Guarantees are required where the person or entity entering an agreement is separate to the person providing a guarantee. For example, a company being a lessee is an obligation which binds only the company and not is directors or shareholders. By requiring a director or some other person to sign a guarantee, the other party (in the above example, the lessor) can have assurance and a back up if the company fails to comply with its legal obligations. For example, if a guarantee is not signed and the company defaults on rent, the lessor would be limited to suing only the company for that debt. That might not be commercially viable for a number of reasons including if the company is insolvent. By executing a guarantee the lessor’s interest is protected as it can enforce its rights to payment of the rent not only against the company but against any person or entity whom has guaranteed the lessee’s performance of their contractual duties. For example, the lessor can sue the directors personally who provided a guarantee that the lessee company would comply with the terms of the lease.

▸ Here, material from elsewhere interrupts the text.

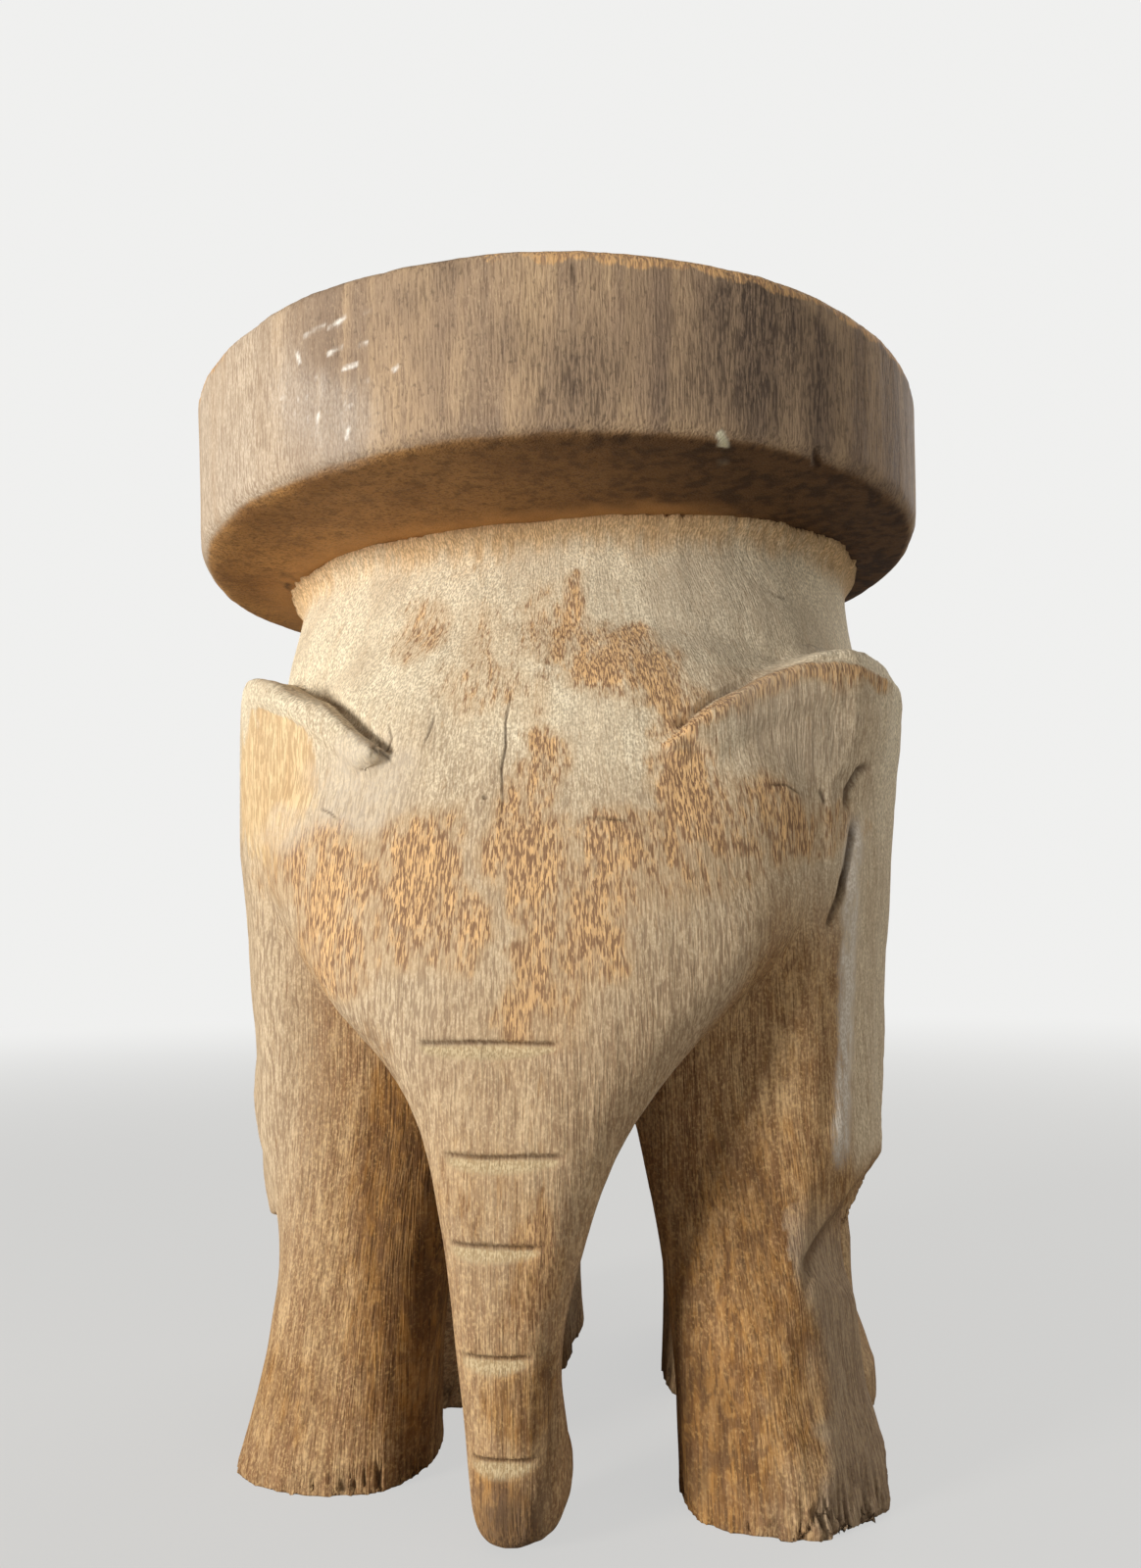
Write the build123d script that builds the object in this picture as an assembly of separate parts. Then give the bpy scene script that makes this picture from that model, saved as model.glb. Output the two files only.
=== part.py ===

Take another another example of your children applying for a home loan and requesting you personally guarantee the loan. Generally, guarantee provisions would provide that you are personally liable for everything that your children were liable for under their home loan. What is not as obviously advertised is that these guarantees also often provide that in the case your children are failing in their obligations to repay the home loan, the lender does not have to legally pursue them before they pursue you under the guarantee provision you have signed.

Another popular provision of guarantee provisions provided by lenders is the ability to set-off. What this means is that if you hold an account with the financial institution that your children are borrowing from, this financial institution can take money out of your account without your permission to meet the failed obligations of your children.


Whilst guarantees minimizes risk for the Lender or Landlord it is important to be conscious of the risks that guarantees creates for you as a guarantor. By giving a personal guarantee you are exposing your personal assets if you do not honor the guarantee when the Beneficiary requests it from you. It is also important to ensure that any personal guarantee you provide does not allow the Beneficiary to vary the obligations without your consent, for example increase the amount your children borrow and hence increase the amount you may have to repay. When providing guarantees it is also prudent to consider the trustworthiness and reliability of the entity or person whom you are providing a guarantee for.  For example, you may feel more comfortable providing a guarantee for a company which you are the sole director and shareholder of as you can control the company’s activities rather than providing a guarantee for a child for their loan where that child is somewhat irresponsible with their funds. This is one of many commercial considerations that you should take into account before executing a guarantee.

The multitude of pitfalls and issues that need to be considered when agreeing to provide a personal guarantee highlights the importance of having such guarantees reviewed by professionals. Hansons Lawyers has decades of experience in advising on guarantee provisions.  We invite you to contact us to discuss your situation with our experienced Property & Commercial Law Team.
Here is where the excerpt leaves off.